Now that they have removed 90% of the pile they go through the rest of it more seriously i.e. it gets read properly, first by a HR type, and then maybe reviewed by a techie type.

These people want details! They want to cross examine your skills against your experience, figure out your design/QA/coding ability and team size experience. You can get screened here too. They will then start doing screening interviews (possibly over the phone), and may use your resume to construct interview questions.

My resume is 4 pages long and a bit wordy. All the screening stuff is on teh front, the rest is work history & projects. Until I expanded it up to this size I wasn't getting any interest whatsoever.

Wednesday, June 25, 2003

I think there might have been a change in the optimum length for a resume, arising from the preponderance of online applications.

1 or 2 page resumes have always been the mark of a good communicator, able to capture key points, and prepared to put in the work to summarise, and to thus show respect to his or her reader. There's no doubt that was the style.

However a friend of mine looked for a job last year, and found little interest using his normal resume, which had always worked well in the past. At the suggestion of a recruiter ( they're not all bad ), he added descriptions of important achievements, taking the length out to five pages. That resume immediately got interviews and job offers.

I think online reading hides the number of pages, and reduces the usefuless of keeping the resume short.

However I also think there is a lot of variation. I've seen a resume from a lawyer that just had a paragraph stating his current position with a very prestigious law firm, and his degree from a prestigious school. Said it all, really.

The other extreme are resumes from ambitious academics, where they list every single publication they've ever done, extending to 20 pages or so.

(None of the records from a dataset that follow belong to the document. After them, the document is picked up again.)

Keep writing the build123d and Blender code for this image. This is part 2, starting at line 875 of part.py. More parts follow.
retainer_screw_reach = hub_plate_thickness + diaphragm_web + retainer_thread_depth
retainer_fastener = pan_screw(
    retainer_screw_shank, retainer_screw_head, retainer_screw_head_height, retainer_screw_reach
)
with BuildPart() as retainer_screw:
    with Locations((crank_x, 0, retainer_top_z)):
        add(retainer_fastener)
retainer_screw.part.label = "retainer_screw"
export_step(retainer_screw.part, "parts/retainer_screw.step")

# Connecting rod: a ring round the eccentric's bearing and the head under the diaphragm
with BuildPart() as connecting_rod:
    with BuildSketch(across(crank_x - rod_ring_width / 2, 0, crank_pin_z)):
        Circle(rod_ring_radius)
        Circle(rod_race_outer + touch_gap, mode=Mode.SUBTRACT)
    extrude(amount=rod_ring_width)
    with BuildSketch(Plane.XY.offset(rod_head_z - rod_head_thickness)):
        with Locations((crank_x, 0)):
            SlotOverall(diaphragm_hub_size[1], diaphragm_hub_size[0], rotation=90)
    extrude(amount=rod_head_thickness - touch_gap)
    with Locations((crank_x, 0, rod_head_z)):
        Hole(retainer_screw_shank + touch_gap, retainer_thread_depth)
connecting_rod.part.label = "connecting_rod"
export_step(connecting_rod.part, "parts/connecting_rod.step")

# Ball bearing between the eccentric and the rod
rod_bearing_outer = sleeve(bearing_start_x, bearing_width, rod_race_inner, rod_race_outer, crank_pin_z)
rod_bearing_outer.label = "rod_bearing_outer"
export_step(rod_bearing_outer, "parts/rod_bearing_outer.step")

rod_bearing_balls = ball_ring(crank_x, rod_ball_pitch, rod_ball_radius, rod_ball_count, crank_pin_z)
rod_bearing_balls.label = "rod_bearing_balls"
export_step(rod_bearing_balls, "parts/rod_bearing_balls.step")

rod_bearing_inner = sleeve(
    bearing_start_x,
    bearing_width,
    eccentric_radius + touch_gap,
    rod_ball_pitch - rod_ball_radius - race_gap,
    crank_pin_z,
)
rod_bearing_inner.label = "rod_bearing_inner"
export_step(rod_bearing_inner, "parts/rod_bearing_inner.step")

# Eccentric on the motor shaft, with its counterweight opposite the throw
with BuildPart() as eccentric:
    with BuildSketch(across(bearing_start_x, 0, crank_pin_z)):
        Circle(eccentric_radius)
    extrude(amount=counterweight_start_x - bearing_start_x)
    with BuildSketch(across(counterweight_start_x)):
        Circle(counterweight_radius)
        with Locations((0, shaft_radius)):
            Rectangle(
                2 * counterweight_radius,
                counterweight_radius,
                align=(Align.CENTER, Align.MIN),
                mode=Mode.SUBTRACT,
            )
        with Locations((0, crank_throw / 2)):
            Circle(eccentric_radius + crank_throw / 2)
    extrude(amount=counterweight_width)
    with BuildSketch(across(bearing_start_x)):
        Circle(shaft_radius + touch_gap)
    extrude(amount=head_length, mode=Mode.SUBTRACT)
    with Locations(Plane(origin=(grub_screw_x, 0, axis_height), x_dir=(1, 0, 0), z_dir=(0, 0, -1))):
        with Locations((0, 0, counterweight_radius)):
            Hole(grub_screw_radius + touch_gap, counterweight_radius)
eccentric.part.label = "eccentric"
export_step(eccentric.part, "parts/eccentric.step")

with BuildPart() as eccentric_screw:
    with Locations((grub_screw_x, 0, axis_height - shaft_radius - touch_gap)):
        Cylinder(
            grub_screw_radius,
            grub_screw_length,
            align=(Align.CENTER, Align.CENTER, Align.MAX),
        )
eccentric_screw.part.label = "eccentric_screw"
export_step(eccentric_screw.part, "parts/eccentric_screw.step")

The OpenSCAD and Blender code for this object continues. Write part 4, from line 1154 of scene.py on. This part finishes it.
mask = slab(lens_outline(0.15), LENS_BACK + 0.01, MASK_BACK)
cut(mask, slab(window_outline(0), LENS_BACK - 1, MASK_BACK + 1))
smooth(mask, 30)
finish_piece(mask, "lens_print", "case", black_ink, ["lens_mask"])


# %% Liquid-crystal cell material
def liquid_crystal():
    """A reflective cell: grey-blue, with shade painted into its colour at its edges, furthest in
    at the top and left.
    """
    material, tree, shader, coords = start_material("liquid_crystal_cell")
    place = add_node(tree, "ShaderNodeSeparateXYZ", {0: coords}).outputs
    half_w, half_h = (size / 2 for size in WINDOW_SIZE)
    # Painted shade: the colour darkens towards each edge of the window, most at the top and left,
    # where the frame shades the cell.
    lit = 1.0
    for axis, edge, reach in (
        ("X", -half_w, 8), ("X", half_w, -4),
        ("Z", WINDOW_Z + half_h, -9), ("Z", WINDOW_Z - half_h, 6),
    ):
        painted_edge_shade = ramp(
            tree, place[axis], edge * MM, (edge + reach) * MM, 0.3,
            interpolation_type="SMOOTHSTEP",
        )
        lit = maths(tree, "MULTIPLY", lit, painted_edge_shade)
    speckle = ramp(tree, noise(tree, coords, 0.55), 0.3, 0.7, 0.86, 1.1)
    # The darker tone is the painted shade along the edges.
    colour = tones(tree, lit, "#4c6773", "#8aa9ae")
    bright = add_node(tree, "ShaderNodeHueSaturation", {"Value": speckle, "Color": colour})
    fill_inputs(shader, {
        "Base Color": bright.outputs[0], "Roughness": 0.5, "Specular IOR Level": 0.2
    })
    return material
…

My advice would be 3 pages.

Wednesday, June 25, 2003

Incidentally, one thing I *am* sure about is that the ideal number of 'm's in "number" is one.


Wednesday, June 25, 2003

:) Thanks Philo. I will make sure I run the spell checker on my 1/2/3 page(s) resume!

Wednesday, June 25, 2003

Sorry about that - too cute/snotty by far.

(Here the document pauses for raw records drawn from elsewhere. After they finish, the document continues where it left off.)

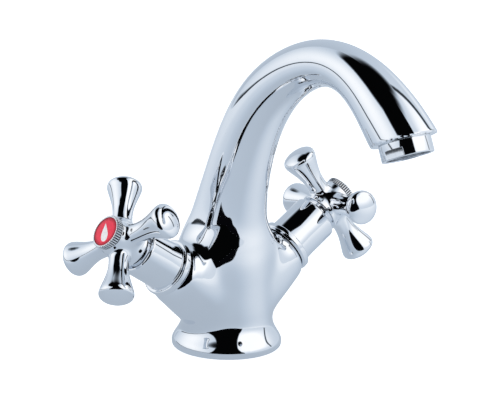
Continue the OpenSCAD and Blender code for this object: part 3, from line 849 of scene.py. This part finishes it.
def make_ground():
    """What the chrome reflects of the ground, a glow with painted light and shade: painted shadow darkens
    it near the foot, painted light brightens it towards the front right, and a black cloth lies in front.
    """
    az = np.arange(-180, 180, 3.0)
    r = np.array([0.001, 0.02, 0.04, 0.07, 0.1, 0.14, 0.2, 0.28, 0.4, 0.6, 1.0, 2.0, 6.0])
    a, d = (g.ravel() for g in np.meshgrid(az, r))
    ground = stage_mesh("floor_reflected", around(d, a, -0.0005), wrapped(len(r) - 1, len(az)),
                        glow("floor_glow", (1, 1, 1), "studio"))
    # Painted shade: darker near the foot, and darker still at the back left where the mixer's shadow falls;
    # painted light makes it brighter towards the front right.
    level = np.interp(np.log(d), np.log([.001, .05, .1, .2, .4, 1, 6]), [173, 182, 187, 192, 204, 211, 213])
    level = level + 24 * bump(a, 42, 56) * rise(d, .02, .08) + 12 * bump(a, -130, 80) * rise(d, .3, 1.2)
    coloured(ground, light(level - 10 * bump(a, -140, 80) * bump(d, .17, .16)))
    ground.visible_diffuse = False
    az = np.linspace(CLOTH_AZ[0], CLOTH_AZ[-1], 155)
    edge = np.exp(np.interp(az, CLOTH_AZ, np.log(CLOTH_EDGE)))
    n = len(az)
    points = around(np.append(edge, np.full(n, 5.9)), np.append(az, az), -0.0002)
    cloth = stage_mesh("dark_ground", points, [(k, k + 1, n + 1 + k, n + k) for k in range(n - 1)],
                       glow("dark_cloth", (0.002, 0.002, 0.003)))
    cloth.visible_diffuse = False


make_dome()
make_floor()
make_ground()


def facing(place, away):
    """A lamp's or camera's matrix at a place, looking back along a direction."""
    return Matrix.Translation(place) @ Vector(away).to_track_quat("Z", "Y").to_matrix().to_4x4()


# A soft lamp on the camera's left that only matt and coloured surfaces show.
fill = bpy.data.lights.new("fill", "AREA")
fill.size, fill.energy = 0.9, 5.0
lamp = bpy.data.objects.new("fill", fill)
bpy.context.scene.collection.objects.link(lamp)
lamp.matrix_world = facing((-1.0, -0.6, 0.8), (-1.0, -0.6, 0.7))
lamp.visible_glossy = False

world = bpy.data.worlds.new("studio")
bpy.context.scene.world = world
world.use_nodes = True
world.node_tree.nodes["Background"].inputs["Color"].default_value = (1, 1, 1, 1)
world.node_tree.nodes["Background"].inputs["Strength"].default_value = 1.0
bpy.context.scene.view_settings.view_transform = "Standard"

# ---------------------------------------------------------------- the camera
lens = bpy.data.cameras.new("camera")
lens.lens, lens.sensor_width = 169.0, 36.0
lens.clip_start, lens.clip_end = 0.05, 50
camera = bpy.data.objects.new("camera", lens)
bpy.context.scene.collection.objects.link(camera)
bpy.context.scene.camera = camera
AZIMUTH, ELEVATION, ROLL = radians(-38.03), radians(13.98), radians(0.93)
AWAY, TARGET = 1.1318, Vector((0.00213, -0.0143, 0.07609))
look = Vector((sin(AZIMUTH) * cos(ELEVATION), -cos(AZIMUTH) * cos(ELEVATION), sin(ELEVATION)))
camera.matrix_world = facing(TARGET + look * AWAY, look) @ Matrix.Rotation(ROLL, 4, "Z")
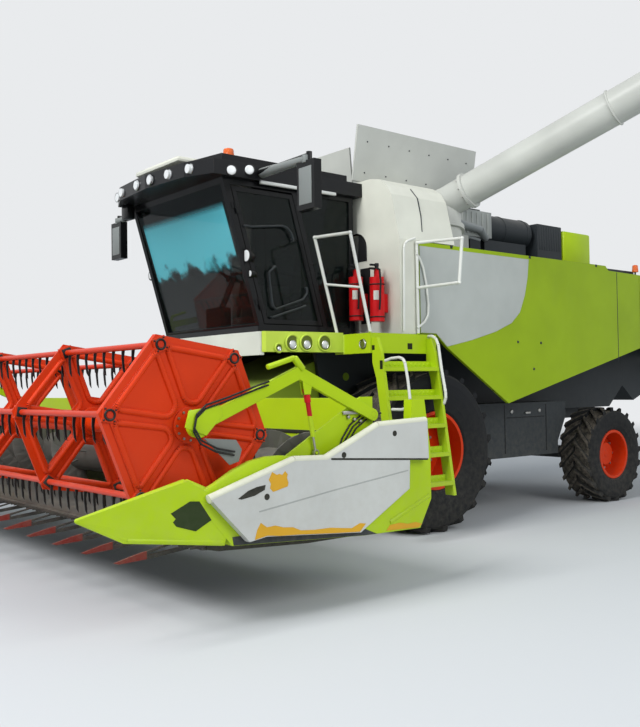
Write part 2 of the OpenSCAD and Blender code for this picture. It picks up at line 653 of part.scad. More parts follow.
lamp_x = [-880, -620, -200, 110, 430, 760];
lamp_r = 45;
roof_edge = [[roof_half_w, -2420], [700, -2560], [0, -2620]];
function roof_front(x) = lookup(-abs(x), [for (p = roof_edge) [-p.x, p.y]]);
module lamp(x, r) bar([x, roof_front(x) + 40, roof_z + 75], [x, roof_front(x) - 25, roof_z + 75], r);
module cab_roof() color(black) difference() {
  union() {
    along_z(roof_z, roof_z + roof_h * 0.6) polygon(concat([[-roof_half_w, -480], [roof_half_w, -480]], roof_edge,
      [for (p = reversed(roof_edge)) [-p.x, p.y]]));
    along_z(roof_z + roof_h * 0.6 - 1, roof_z + roof_h) polygon([[-roof_half_w + 120, -600], [roof_half_w - 120, -600],
      [roof_half_w - 120, -2250], [0, -2400], [-roof_half_w + 120, -2250]]);
  }
  for (x = lamp_x) lamp(x, lamp_r + 3);
}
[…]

I've got serial comms on the brain and it's making me twitchy.


Wednesday, June 25, 2003

Emerick: thanks for posting your resume - it *IS* one page, and looks clear to me. The only two things I don't see are where you used Visual Studio .NET, and whether you were really using Win32 in May 1993 (before NT 3.1 was released). I rewrote my resume using your format and posted it at

Richard: I now have Overview and Skills on the first quarter of the first page. There's room to expand the Overview for specific applications, if I remove irrelevent projects (such as device drivers for an MFC job). I *THINK* I've touched on all the details you mentioned (design/QA/coding/team size). Do you have any hints on what an HR person might be looking for in a resume, especially on the second pass?

. (dot): do you know what is meant by "descriptions of important achievements" ... can you quote or reference an example or two, from a programmer?

Philo: I once thought I knew everything there was to know about serial comms, at least on PCs - I didn't know people still thought about that kind of low-level stuff!

Christopher Wells
Thursday, June 26, 2003

Christopher -- change the Document > Properties before you send this out!

Duncan Smart
Thursday, June 26, 2003

Christopher - synchroniZation.

Thursday, June 26, 2003

My tuppenceworth...

As mentioned above, the _only_ purpose a resume serves is to get you an interview. Nothing more. Keep it simple and make it easy for people to find things that will make you stand out.

I used to be able to cram my resume onto one page.

Key skills at the top in a bulleted list (ie: Visual C++ 6.0, Visual Basic 6.0, yada yada plus a few general things like "team management" and "GUI design").

For most recruiters, this seems to be all they'll ever bother reading ... until last year I had "VMS" near the bottom (having done a major porting project on it 1997/98 but avoided it ever since) until some headhunter bork phoned me up about a VMS maintance programmer job. Whoop de doo.

For the rest of the page, a summary of recent work containing a bulleted list of things I achieved and various responsibilities I took on. 

And at the end, a couple of lines on non-computer interests, to show that I try and have a life outside of the techy world I live in during the day.

This got expanded to two pages when it wouldn't fit, but I'm continually trimming things, as I imagine most people aren't too interested about some Borland ObjectPAL work I did nine years ago anymore.

So - my vote is no more than two, and only then if it's all content, no padding.

Better Than Being Unemployed...
Thursday, June 26, 2003

When I get some free time (which right now looks like 2007), I'm going to try something different for my resume - I'm going to have a one page cover, then two pages of screenshots with URL's.

"I did this, and this, and this..."

If I ever get around to doing it, I'll post the results (if any)


Thursday, June 26, 2003

Duncan - thanks ... I had tried (late at night), unsuccessfully when the Properties dialog didn't display the "Summary" property sheet: which was due to the document's being already open in winword.

tekumse - thanks ... winword makes spelling mistakes obvious. I'm using 'S' instead of 'Z' because that is Canadian/English spelling (like "colour" instead of "color", and centre" instead of "center").

Mister Fancypants - word documents can contain hyperlinks ... though they lose their hyper when they're printed.

Anyway I reformatted and reposted at ... now projects are on the 2nd page, and sorted by 'tecnology' ... I think this makes it all easier to skim, and makes it possible for a non-technical HR person to tick buzzwords and to get some insight into technical details.

Christopher Wells
Friday, June 27, 2003

Christopher - re achievements, this actually referred things the guy had done that made him look interesting to talk to. Some of them were only tangentially relevant to software.

What interesting things have you done in your life, sort of thing.